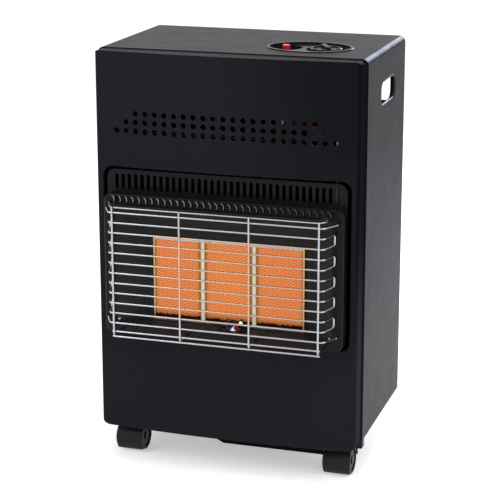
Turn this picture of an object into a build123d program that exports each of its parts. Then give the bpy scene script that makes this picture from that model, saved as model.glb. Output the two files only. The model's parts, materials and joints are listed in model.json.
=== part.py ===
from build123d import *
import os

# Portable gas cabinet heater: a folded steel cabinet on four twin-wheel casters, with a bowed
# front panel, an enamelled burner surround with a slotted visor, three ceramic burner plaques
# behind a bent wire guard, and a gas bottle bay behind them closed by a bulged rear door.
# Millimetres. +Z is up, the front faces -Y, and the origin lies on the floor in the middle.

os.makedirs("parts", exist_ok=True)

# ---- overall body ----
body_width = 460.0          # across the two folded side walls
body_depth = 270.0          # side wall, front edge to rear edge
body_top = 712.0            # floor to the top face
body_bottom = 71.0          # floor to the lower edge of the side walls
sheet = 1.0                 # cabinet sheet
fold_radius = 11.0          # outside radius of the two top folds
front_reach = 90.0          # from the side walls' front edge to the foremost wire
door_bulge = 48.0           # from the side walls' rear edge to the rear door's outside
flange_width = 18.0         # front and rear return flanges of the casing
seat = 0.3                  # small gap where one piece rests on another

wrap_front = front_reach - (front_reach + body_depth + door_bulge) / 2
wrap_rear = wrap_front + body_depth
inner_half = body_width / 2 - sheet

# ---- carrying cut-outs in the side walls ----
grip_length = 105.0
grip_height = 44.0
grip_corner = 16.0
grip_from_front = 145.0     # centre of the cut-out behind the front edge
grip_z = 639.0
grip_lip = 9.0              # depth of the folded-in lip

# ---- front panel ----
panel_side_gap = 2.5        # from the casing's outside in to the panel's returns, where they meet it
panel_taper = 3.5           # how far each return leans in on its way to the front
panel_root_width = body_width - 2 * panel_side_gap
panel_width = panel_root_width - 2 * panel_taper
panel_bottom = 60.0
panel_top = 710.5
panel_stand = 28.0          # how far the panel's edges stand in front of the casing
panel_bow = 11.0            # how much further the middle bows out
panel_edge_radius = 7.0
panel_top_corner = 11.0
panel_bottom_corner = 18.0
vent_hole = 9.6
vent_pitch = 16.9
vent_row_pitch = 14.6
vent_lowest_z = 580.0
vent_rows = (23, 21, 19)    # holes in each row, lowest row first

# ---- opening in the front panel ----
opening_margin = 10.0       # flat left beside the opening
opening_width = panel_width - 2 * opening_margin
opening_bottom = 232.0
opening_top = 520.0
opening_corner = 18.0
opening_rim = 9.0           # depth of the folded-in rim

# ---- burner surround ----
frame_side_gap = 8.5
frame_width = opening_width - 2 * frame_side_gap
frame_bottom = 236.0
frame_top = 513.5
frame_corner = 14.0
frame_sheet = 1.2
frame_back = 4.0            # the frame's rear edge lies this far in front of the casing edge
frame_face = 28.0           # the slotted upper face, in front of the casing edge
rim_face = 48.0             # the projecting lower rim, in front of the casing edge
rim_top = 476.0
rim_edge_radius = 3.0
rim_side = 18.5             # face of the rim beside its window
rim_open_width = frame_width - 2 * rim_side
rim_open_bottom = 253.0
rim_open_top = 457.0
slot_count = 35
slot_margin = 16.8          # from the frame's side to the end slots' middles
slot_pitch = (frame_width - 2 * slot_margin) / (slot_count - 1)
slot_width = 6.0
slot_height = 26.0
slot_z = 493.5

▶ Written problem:
Pick out all the lines with the word "parts" in them and copy them.

▶ Result:
Turn this picture of an object into a build123d program that exports each of its parts. Then give the bpy scene script that makes this picture from that model, saved as model.glb. Output the two files only. The model's parts, materials and joints are listed in model.json.
os.makedirs("parts", exist_ok=True)